=== Dataset section ===

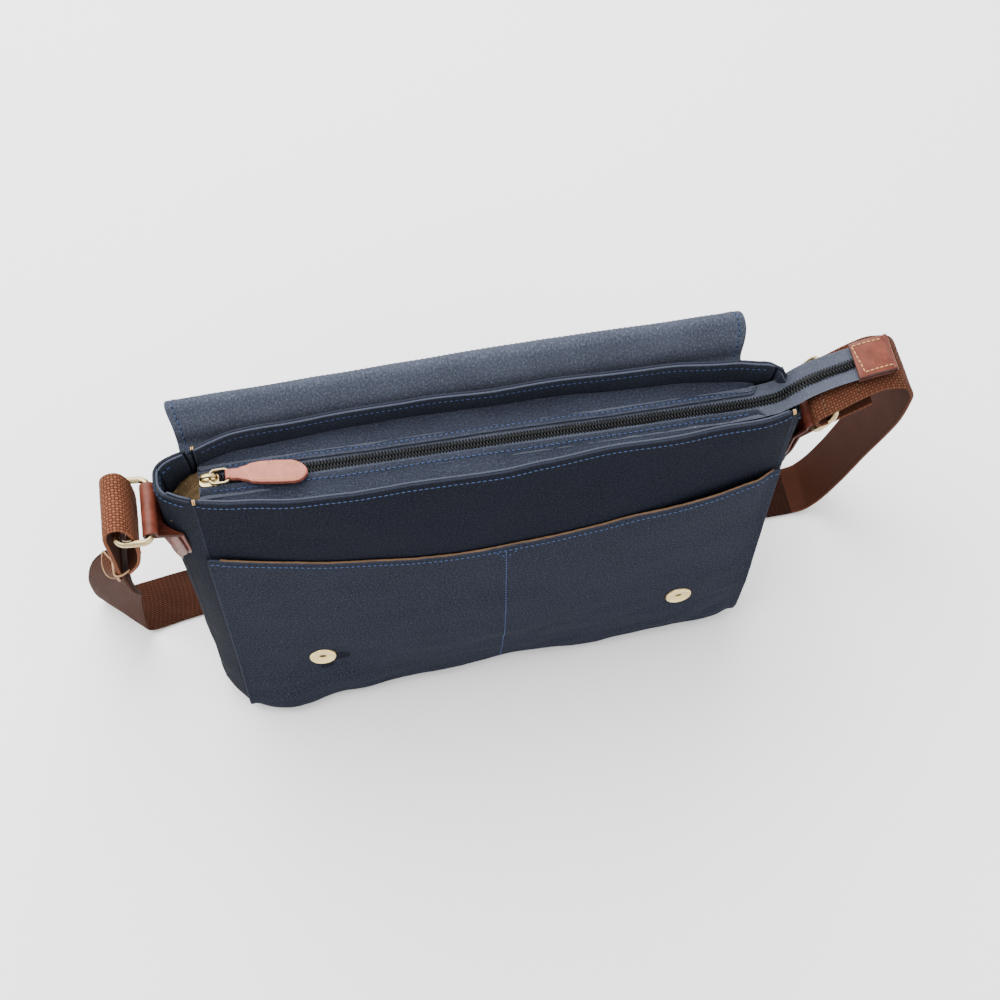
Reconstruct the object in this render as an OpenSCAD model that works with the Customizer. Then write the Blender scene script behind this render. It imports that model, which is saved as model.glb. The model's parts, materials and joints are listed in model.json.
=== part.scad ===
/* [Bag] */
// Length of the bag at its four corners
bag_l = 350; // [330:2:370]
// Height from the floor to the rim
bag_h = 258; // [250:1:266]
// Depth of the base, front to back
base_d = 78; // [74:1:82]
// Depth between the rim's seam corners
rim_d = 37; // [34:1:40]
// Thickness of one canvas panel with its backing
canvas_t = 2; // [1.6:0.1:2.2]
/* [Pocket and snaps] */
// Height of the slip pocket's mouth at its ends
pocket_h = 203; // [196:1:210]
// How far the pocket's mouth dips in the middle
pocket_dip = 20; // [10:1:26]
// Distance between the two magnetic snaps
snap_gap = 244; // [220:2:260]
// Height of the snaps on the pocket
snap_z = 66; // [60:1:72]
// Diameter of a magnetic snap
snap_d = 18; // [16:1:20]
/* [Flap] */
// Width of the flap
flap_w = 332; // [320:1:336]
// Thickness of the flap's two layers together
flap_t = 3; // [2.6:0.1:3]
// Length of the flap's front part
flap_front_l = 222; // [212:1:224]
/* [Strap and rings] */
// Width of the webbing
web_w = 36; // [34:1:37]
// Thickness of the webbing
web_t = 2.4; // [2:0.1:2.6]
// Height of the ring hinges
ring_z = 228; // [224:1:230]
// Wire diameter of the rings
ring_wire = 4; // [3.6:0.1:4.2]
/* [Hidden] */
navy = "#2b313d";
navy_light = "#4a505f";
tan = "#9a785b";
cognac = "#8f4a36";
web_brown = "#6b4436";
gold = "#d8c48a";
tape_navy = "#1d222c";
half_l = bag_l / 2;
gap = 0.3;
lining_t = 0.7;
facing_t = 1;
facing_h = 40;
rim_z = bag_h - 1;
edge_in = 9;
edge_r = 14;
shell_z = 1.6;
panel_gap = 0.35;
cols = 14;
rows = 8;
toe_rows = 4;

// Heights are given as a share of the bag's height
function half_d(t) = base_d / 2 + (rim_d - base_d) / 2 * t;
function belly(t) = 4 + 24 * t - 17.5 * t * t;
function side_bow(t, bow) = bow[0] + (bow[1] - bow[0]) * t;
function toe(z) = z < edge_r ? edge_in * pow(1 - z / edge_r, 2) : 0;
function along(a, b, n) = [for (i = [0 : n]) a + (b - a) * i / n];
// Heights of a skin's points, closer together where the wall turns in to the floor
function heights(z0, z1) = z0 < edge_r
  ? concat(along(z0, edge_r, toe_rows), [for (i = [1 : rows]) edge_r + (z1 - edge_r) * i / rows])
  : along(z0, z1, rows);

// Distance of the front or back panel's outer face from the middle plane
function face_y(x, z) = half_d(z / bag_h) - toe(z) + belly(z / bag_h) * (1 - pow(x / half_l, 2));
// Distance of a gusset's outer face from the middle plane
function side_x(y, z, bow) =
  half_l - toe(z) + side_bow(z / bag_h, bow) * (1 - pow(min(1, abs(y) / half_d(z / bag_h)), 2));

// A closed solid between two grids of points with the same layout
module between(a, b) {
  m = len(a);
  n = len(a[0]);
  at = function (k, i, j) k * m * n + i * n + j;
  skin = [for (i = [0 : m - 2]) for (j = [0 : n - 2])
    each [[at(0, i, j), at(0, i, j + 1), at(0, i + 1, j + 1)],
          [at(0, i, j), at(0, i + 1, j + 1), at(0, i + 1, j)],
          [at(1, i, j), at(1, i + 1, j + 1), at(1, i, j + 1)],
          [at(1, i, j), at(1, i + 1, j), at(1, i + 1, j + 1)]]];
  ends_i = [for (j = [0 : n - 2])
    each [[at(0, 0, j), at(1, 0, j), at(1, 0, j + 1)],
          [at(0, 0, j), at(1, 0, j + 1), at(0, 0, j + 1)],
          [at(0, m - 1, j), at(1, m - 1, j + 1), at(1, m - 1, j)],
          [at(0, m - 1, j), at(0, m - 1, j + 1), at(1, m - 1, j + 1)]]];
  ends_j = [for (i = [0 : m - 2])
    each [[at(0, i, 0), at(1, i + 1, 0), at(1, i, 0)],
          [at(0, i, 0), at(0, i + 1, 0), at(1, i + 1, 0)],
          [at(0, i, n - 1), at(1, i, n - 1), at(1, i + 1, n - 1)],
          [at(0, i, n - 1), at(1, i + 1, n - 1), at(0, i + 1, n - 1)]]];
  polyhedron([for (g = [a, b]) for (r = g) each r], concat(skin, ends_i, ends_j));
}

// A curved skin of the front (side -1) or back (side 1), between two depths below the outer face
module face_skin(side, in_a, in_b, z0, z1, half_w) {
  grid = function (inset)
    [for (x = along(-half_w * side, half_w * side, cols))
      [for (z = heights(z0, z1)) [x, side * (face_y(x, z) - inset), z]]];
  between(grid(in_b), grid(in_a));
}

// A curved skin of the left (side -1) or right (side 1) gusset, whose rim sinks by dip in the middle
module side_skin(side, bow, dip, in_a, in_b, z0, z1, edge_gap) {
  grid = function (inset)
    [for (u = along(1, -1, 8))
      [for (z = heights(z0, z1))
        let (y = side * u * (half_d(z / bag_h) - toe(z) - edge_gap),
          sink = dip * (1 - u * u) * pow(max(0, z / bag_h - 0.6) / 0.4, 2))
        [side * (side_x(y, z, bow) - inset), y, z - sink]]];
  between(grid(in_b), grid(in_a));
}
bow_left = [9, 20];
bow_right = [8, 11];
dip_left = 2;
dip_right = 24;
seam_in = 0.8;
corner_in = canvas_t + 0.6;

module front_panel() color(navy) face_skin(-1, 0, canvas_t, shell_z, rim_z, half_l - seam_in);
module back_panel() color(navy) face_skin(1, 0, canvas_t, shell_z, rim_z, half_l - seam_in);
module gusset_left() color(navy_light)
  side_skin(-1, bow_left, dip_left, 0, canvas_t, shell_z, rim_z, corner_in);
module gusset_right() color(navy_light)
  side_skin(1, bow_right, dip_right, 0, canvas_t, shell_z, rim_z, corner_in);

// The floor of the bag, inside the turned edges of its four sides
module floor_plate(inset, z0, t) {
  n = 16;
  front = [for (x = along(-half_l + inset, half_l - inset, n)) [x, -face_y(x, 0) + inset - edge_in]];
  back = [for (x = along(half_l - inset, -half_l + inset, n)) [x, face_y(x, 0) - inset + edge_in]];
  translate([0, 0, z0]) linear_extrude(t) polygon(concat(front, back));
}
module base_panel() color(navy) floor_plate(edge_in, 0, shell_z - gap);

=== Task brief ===
Write out the entire listing exactly.

=== Solution to the exercise ===
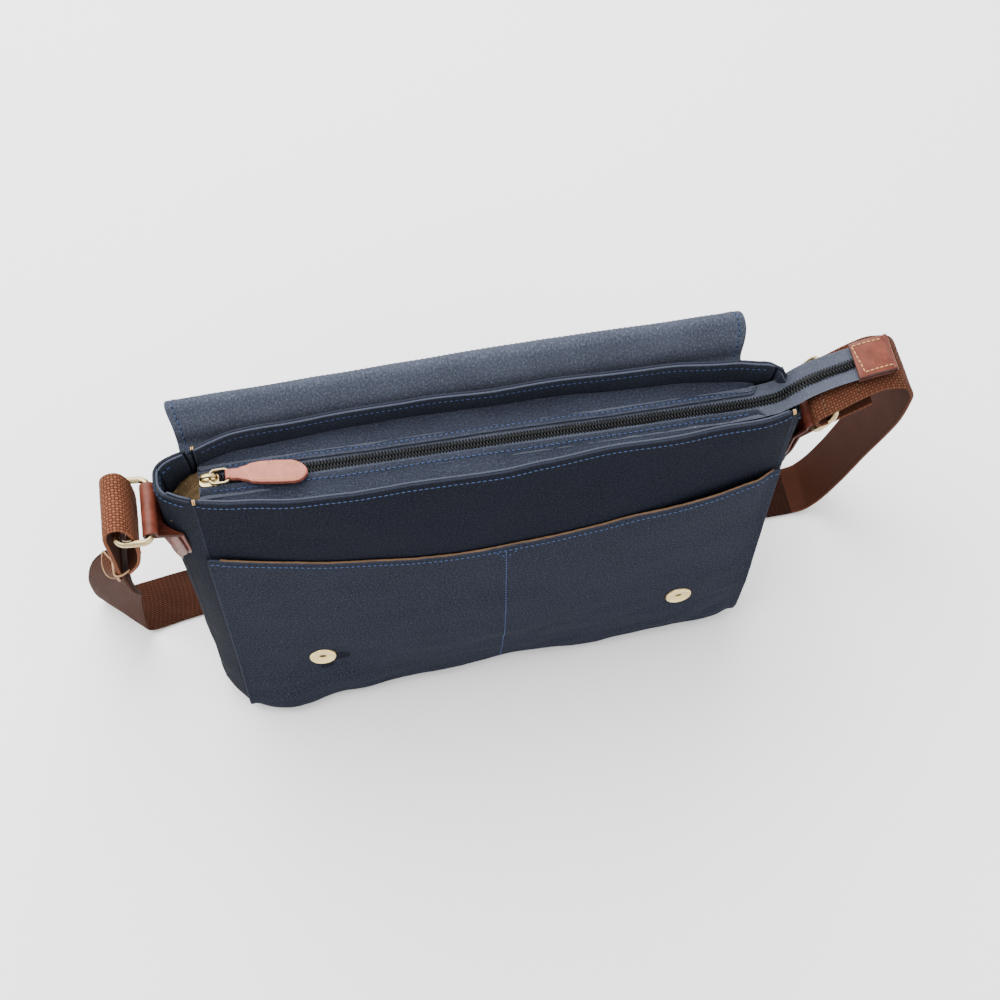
Reconstruct the object in this render as an OpenSCAD model that works with the Customizer. Then write the Blender scene script behind this render. It imports that model, which is saved as model.glb. The model's parts, materials and joints are listed in model.json.
=== part.scad ===
/* [Bag] */
// Length of the bag at its four corners
bag_l = 350; // [330:2:370]
// Height from the floor to the rim
bag_h = 258; // [250:1:266]
// Depth of the base, front to back
base_d = 78; // [74:1:82]
// Depth between the rim's seam corners
rim_d = 37; // [34:1:40]
// Thickness of one canvas panel with its backing
canvas_t = 2; // [1.6:0.1:2.2]
/* [Pocket and snaps] */
// Height of the slip pocket's mouth at its ends
pocket_h = 203; // [196:1:210]
// How far the pocket's mouth dips in the middle
pocket_dip = 20; // [10:1:26]
// Distance between the two magnetic snaps
snap_gap = 244; // [220:2:260]
// Height of the snaps on the pocket
snap_z = 66; // [60:1:72]
// Diameter of a magnetic snap
snap_d = 18; // [16:1:20]
/* [Flap] */
// Width of the flap
flap_w = 332; // [320:1:336]
// Thickness of the flap's two layers together
flap_t = 3; // [2.6:0.1:3]
// Length of the flap's front part
flap_front_l = 222; // [212:1:224]
/* [Strap and rings] */
// Width of the webbing
web_w = 36; // [34:1:37]
// Thickness of the webbing
web_t = 2.4; // [2:0.1:2.6]
// Height of the ring hinges
ring_z = 228; // [224:1:230]
// Wire diameter of the rings
ring_wire = 4; // [3.6:0.1:4.2]
/* [Hidden] */
navy = "#2b313d";
navy_light = "#4a505f";
tan = "#9a785b";
cognac = "#8f4a36";
web_brown = "#6b4436";
gold = "#d8c48a";
tape_navy = "#1d222c";
half_l = bag_l / 2;
gap = 0.3;
lining_t = 0.7;
facing_t = 1;
facing_h = 40;
rim_z = bag_h - 1;
edge_in = 9;
edge_r = 14;
shell_z = 1.6;
panel_gap = 0.35;
cols = 14;
rows = 8;
toe_rows = 4;

// Heights are given as a share of the bag's height
function half_d(t) = base_d / 2 + (rim_d - base_d) / 2 * t;
function belly(t) = 4 + 24 * t - 17.5 * t * t;
function side_bow(t, bow) = bow[0] + (bow[1] - bow[0]) * t;
function toe(z) = z < edge_r ? edge_in * pow(1 - z / edge_r, 2) : 0;
function along(a, b, n) = [for (i = [0 : n]) a + (b - a) * i / n];
// Heights of a skin's points, closer together where the wall turns in to the floor
function heights(z0, z1) = z0 < edge_r
  ? concat(along(z0, edge_r, toe_rows), [for (i = [1 : rows]) edge_r + (z1 - edge_r) * i / rows])
  : along(z0, z1, rows);

// Distance of the front or back panel's outer face from the middle plane
function face_y(x, z) = half_d(z / bag_h) - toe(z) + belly(z / bag_h) * (1 - pow(x / half_l, 2));
// Distance of a gusset's outer face from the middle plane
function side_x(y, z, bow) =
  half_l - toe(z) + side_bow(z / bag_h, bow) * (1 - pow(min(1, abs(y) / half_d(z / bag_h)), 2));

// A closed solid between two grids of points with the same layout
module between(a, b) {
  m = len(a);
  n = len(a[0]);
  at = function (k, i, j) k * m * n + i * n + j;
  skin = [for (i = [0 : m - 2]) for (j = [0 : n - 2])
    each [[at(0, i, j), at(0, i, j + 1), at(0, i + 1, j + 1)],
          [at(0, i, j), at(0, i + 1, j + 1), at(0, i + 1, j)],
          [at(1, i, j), at(1, i + 1, j + 1), at(1, i, j + 1)],
          [at(1, i, j), at(1, i + 1, j), at(1, i + 1, j + 1)]]];
  ends_i = [for (j = [0 : n - 2])
    each [[at(0, 0, j), at(1, 0, j), at(1, 0, j + 1)],
          [at(0, 0, j), at(1, 0, j + 1), at(0, 0, j + 1)],
          [at(0, m - 1, j), at(1, m - 1, j + 1), at(1, m - 1, j)],
          [at(0, m - 1, j), at(0, m - 1, j + 1), at(1, m - 1, j + 1)]]];
  ends_j = [for (i = [0 : m - 2])
    each [[at(0, i, 0), at(1, i + 1, 0), at(1, i, 0)],
          [at(0, i, 0), at(0, i + 1, 0), at(1, i + 1, 0)],
          [at(0, i, n - 1), at(1, i, n - 1), at(1, i + 1, n - 1)],
          [at(0, i, n - 1), at(1, i + 1, n - 1), at(0, i + 1, n - 1)]]];
  polyhedron([for (g = [a, b]) for (r = g) each r], concat(skin, ends_i, ends_j));
}

// A curved skin of the front (side -1) or back (side 1), between two depths below the outer face
module face_skin(side, in_a, in_b, z0, z1, half_w) {
  grid = function (inset)
    [for (x = along(-half_w * side, half_w * side, cols))
      [for (z = heights(z0, z1)) [x, side * (face_y(x, z) - inset), z]]];
  between(grid(in_b), grid(in_a));
}

// A curved skin of the left (side -1) or right (side 1) gusset, whose rim sinks by dip in the middle
module side_skin(side, bow, dip, in_a, in_b, z0, z1, edge_gap) {
  grid = function (inset)
    [for (u = along(1, -1, 8))
      [for (z = heights(z0, z1))
        let (y = side * u * (half_d(z / bag_h) - toe(z) - edge_gap),
          sink = dip * (1 - u * u) * pow(max(0, z / bag_h - 0.6) / 0.4, 2))
        [side * (side_x(y, z, bow) - inset), y, z - sink]]];
  between(grid(in_b), grid(in_a));
}
bow_left = [9, 20];
bow_right = [8, 11];
dip_left = 2;
dip_right = 24;
seam_in = 0.8;
corner_in = canvas_t + 0.6;

module front_panel() color(navy) face_skin(-1, 0, canvas_t, shell_z, rim_z, half_l - seam_in);
module back_panel() color(navy) face_skin(1, 0, canvas_t, shell_z, rim_z, half_l - seam_in);
module gusset_left() color(navy_light)
  side_skin(-1, bow_left, dip_left, 0, canvas_t, shell_z, rim_z, corner_in);
module gusset_right() color(navy_light)
  side_skin(1, bow_right, dip_right, 0, canvas_t, shell_z, rim_z, corner_in);

// The floor of the bag, inside the turned edges of its four sides
module floor_plate(inset, z0, t) {
  n = 16;
  front = [for (x = along(-half_l + inset, half_l - inset, n)) [x, -face_y(x, 0) + inset - edge_in]];
  back = [for (x = along(half_l - inset, -half_l + inset, n)) [x, face_y(x, 0) - inset + edge_in]];
  translate([0, 0, z0]) linear_extrude(t) polygon(concat(front, back));
}
module base_panel() color(navy) floor_plate(edge_in, 0, shell_z - gap);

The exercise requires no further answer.